WHAT IS REQUIRED: Print the lines beginning with the one that contains "of the seat." and ending with the one that contains "obj.data.transform(world)", exactly, both included, and no other lines.

RECORDED DATA:

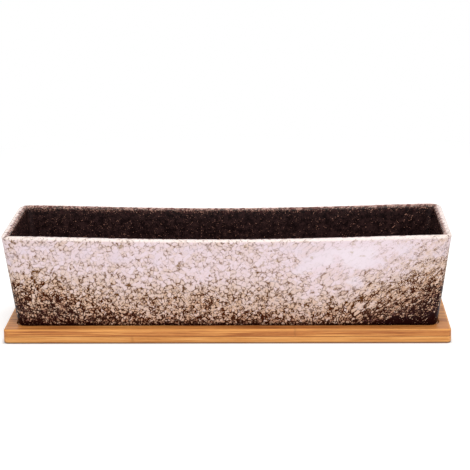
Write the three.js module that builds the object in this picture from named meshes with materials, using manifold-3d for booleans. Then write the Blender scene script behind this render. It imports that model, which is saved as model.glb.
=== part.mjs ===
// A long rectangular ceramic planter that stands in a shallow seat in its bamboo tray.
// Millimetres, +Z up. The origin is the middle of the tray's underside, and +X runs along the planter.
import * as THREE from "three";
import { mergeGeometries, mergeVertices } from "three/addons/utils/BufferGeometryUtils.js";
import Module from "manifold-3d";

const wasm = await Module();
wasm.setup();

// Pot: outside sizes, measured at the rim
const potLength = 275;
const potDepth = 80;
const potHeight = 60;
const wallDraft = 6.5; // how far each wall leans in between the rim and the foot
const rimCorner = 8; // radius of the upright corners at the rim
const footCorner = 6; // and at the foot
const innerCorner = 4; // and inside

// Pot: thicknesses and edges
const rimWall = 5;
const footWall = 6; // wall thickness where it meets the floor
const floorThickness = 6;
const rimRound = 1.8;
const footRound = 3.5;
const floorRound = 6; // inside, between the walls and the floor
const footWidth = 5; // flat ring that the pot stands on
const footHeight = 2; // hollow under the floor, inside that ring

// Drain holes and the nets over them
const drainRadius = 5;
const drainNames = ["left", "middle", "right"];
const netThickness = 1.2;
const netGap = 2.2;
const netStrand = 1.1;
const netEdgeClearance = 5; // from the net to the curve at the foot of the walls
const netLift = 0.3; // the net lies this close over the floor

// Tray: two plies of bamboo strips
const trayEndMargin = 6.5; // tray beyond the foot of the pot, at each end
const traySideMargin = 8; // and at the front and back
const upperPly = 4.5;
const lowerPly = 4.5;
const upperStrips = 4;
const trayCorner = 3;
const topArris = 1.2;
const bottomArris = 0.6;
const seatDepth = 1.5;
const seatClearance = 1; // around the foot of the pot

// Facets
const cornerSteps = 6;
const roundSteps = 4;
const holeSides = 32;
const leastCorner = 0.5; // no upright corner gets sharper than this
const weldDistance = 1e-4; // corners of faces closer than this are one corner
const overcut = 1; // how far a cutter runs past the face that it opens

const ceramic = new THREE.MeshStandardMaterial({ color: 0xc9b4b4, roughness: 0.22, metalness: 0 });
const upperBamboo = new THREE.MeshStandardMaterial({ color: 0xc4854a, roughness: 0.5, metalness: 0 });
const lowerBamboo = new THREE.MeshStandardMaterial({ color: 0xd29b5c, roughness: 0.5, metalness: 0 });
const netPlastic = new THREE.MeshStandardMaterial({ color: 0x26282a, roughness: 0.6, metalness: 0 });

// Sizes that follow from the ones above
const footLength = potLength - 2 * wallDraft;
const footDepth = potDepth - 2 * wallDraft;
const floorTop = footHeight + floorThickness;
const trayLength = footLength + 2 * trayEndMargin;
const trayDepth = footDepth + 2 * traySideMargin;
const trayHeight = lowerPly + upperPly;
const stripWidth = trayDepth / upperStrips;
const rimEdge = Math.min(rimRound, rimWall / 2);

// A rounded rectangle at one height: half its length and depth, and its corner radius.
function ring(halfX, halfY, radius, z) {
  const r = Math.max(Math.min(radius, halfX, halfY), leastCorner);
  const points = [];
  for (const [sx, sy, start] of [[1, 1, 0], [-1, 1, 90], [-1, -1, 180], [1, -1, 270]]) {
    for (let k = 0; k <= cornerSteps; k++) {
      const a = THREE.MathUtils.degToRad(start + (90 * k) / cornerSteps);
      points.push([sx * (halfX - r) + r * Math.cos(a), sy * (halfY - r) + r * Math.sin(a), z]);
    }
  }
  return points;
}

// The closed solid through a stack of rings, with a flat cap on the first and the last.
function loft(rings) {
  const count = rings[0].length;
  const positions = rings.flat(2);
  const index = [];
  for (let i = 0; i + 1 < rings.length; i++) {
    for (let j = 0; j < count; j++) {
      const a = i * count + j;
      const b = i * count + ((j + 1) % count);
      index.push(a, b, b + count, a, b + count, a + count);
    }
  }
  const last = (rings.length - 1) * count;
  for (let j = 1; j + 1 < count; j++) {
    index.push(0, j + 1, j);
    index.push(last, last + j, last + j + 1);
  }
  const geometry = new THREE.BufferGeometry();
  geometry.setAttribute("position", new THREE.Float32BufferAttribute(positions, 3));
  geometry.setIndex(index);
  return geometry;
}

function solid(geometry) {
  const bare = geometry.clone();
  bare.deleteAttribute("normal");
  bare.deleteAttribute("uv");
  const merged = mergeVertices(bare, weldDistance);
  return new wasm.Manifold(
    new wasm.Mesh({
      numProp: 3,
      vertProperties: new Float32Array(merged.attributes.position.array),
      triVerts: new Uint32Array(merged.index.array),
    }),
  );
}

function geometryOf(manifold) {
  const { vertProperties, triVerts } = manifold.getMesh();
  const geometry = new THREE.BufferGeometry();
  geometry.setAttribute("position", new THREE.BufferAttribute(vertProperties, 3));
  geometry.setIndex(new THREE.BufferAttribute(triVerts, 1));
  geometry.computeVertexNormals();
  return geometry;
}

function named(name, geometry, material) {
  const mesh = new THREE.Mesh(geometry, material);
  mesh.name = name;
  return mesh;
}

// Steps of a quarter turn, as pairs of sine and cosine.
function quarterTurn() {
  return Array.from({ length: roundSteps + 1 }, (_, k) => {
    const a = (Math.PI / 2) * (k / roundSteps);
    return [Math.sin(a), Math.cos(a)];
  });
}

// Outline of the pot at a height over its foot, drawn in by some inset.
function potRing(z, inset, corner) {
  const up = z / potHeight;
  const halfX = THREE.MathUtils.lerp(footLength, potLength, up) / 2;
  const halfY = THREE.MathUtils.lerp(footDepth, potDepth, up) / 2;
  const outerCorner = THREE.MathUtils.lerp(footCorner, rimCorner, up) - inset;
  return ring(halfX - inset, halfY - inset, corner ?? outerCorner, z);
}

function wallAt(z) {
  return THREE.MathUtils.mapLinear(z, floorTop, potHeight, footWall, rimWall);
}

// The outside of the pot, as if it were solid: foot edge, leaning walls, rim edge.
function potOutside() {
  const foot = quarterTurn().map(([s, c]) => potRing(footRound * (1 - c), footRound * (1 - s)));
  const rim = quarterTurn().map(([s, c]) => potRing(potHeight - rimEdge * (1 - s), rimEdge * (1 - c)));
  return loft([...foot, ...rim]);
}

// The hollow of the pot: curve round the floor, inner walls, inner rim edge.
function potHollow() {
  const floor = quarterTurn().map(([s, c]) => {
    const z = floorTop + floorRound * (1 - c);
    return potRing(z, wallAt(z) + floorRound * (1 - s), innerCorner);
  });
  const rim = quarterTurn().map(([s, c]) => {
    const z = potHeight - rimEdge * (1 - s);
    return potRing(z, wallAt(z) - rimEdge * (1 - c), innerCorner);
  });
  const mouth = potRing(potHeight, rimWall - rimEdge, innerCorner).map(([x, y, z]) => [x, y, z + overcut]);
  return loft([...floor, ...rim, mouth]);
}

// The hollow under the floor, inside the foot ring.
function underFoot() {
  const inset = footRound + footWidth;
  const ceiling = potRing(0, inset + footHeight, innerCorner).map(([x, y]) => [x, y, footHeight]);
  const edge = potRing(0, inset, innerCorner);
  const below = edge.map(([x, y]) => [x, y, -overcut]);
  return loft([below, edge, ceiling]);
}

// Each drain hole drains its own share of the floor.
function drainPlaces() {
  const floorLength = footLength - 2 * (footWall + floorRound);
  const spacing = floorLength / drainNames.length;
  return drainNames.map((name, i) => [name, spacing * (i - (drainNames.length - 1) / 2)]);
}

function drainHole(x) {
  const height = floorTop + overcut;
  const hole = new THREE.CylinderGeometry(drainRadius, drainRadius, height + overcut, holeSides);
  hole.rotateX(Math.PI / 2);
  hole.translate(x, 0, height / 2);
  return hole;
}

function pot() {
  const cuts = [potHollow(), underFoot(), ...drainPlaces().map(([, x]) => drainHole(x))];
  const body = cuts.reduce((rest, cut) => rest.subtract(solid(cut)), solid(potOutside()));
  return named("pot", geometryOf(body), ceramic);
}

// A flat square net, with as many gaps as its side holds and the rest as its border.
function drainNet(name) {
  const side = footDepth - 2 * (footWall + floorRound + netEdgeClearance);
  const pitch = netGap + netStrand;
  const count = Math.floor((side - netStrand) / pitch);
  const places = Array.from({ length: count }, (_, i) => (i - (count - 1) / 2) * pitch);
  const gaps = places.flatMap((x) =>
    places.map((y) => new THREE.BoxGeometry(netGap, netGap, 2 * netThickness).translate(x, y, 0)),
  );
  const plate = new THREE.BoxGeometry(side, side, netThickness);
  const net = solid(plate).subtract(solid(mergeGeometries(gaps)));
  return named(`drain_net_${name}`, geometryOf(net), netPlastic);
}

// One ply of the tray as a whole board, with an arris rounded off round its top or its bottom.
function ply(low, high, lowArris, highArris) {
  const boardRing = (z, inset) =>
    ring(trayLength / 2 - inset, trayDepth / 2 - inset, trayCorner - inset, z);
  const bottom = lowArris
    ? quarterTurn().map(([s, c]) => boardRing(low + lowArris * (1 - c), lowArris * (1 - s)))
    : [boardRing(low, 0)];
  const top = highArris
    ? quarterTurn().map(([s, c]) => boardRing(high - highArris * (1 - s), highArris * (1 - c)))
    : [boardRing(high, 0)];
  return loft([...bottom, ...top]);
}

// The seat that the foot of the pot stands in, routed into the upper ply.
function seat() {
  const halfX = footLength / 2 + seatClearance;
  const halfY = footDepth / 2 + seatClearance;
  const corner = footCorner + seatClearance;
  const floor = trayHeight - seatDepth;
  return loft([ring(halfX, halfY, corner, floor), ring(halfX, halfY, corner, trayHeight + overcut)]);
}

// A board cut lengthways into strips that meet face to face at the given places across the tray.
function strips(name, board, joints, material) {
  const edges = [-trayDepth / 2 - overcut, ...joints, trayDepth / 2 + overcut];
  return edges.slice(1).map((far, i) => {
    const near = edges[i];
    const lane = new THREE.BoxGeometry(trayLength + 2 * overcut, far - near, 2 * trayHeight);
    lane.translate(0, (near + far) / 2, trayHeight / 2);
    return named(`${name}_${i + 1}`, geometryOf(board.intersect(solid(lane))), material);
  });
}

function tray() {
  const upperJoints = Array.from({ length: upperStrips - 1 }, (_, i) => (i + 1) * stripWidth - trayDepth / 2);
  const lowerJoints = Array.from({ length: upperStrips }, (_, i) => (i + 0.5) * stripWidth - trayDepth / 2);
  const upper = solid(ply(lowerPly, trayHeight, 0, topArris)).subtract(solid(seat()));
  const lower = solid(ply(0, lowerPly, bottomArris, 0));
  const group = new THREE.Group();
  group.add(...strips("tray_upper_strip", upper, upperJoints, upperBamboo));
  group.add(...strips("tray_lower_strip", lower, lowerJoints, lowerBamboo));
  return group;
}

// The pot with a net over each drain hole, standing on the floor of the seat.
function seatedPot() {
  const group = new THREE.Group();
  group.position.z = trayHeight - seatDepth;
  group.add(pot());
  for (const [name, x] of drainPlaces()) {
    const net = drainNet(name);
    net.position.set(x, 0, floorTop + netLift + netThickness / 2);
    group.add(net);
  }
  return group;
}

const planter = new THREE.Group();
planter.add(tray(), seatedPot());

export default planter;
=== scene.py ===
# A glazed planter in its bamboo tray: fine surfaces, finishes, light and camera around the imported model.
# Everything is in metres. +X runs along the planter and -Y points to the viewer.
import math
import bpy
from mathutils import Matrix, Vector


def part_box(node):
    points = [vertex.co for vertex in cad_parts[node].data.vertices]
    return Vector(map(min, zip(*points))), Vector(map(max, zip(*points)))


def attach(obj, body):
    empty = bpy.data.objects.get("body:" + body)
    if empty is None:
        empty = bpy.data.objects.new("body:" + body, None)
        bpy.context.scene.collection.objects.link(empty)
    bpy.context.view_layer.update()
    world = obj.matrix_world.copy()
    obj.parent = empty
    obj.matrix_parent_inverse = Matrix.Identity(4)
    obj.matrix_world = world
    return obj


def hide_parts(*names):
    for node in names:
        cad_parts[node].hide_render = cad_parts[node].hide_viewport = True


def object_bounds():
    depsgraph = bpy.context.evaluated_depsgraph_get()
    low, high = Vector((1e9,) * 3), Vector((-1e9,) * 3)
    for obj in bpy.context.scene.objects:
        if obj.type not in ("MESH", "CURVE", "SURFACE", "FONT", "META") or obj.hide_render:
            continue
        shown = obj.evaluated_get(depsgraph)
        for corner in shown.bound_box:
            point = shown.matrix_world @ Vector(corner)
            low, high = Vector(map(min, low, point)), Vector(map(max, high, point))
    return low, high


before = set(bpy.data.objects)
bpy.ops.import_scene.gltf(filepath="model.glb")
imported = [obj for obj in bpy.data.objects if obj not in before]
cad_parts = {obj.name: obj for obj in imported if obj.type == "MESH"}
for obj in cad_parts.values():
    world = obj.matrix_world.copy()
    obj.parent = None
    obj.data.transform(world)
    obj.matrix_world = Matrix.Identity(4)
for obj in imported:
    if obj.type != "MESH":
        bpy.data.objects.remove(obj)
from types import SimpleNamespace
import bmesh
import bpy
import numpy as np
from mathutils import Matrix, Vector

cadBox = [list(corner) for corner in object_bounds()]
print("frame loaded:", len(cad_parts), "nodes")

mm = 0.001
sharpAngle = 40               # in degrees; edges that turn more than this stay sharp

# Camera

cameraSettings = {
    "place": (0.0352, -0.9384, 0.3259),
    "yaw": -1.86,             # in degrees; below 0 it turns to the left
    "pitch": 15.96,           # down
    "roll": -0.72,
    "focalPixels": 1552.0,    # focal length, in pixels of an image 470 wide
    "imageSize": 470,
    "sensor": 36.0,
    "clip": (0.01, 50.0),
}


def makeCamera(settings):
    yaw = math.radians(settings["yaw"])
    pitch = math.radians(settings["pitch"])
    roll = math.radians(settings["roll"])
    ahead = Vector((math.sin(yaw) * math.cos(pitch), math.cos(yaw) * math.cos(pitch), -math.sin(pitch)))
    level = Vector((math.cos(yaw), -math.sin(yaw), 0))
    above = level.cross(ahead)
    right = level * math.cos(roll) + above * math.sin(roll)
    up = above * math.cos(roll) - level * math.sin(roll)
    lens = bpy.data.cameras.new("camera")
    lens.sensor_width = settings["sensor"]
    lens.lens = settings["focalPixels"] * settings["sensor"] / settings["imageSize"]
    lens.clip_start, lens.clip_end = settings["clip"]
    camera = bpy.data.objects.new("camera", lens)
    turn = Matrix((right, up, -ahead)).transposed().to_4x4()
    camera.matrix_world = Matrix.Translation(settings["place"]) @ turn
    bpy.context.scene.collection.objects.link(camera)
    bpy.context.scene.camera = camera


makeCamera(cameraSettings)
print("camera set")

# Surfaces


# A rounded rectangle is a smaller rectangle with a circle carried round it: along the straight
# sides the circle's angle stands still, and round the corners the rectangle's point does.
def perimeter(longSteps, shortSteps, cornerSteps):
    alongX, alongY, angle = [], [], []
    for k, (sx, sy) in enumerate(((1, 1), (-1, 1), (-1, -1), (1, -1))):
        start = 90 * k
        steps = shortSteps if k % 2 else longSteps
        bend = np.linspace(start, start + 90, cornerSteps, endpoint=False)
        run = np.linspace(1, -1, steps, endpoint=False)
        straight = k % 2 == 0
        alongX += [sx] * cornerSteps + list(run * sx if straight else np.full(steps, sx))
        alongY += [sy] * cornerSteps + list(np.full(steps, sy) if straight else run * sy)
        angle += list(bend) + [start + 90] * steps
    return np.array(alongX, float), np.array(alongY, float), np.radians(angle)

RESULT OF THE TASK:
// The pot with a net over each drain hole, standing on the floor of the seat.
function seatedPot() {
  const group = new THREE.Group();
  group.position.z = trayHeight - seatDepth;
  group.add(pot());
  for (const [name, x] of drainPlaces()) {
    const net = drainNet(name);
    net.position.set(x, 0, floorTop + netLift + netThickness / 2);
    group.add(net);
  }
  return group;
}

const planter = new THREE.Group();
planter.add(tray(), seatedPot());

export default planter;
=== scene.py ===
# A glazed planter in its bamboo tray: fine surfaces, finishes, light and camera around the imported model.
# Everything is in metres. +X runs along the planter and -Y points to the viewer.
import math
import bpy
from mathutils import Matrix, Vector


def part_box(node):
    points = [vertex.co for vertex in cad_parts[node].data.vertices]
    return Vector(map(min, zip(*points))), Vector(map(max, zip(*points)))


def attach(obj, body):
    empty = bpy.data.objects.get("body:" + body)
    if empty is None:
        empty = bpy.data.objects.new("body:" + body, None)
        bpy.context.scene.collection.objects.link(empty)
    bpy.context.view_layer.update()
    world = obj.matrix_world.copy()
    obj.parent = empty
    obj.matrix_parent_inverse = Matrix.Identity(4)
    obj.matrix_world = world
    return obj


def hide_parts(*names):
    for node in names:
        cad_parts[node].hide_render = cad_parts[node].hide_viewport = True


def object_bounds():
    depsgraph = bpy.context.evaluated_depsgraph_get()
    low, high = Vector((1e9,) * 3), Vector((-1e9,) * 3)
    for obj in bpy.context.scene.objects:
        if obj.type not in ("MESH", "CURVE", "SURFACE", "FONT", "META") or obj.hide_render:
            continue
        shown = obj.evaluated_get(depsgraph)
        for corner in shown.bound_box:
            point = shown.matrix_world @ Vector(corner)
            low, high = Vector(map(min, low, point)), Vector(map(max, high, point))
    return low, high


before = set(bpy.data.objects)
bpy.ops.import_scene.gltf(filepath="model.glb")
imported = [obj for obj in bpy.data.objects if obj not in before]
cad_parts = {obj.name: obj for obj in imported if obj.type == "MESH"}
for obj in cad_parts.values():
    world = obj.matrix_world.copy()
    obj.parent = None
    obj.data.transform(world)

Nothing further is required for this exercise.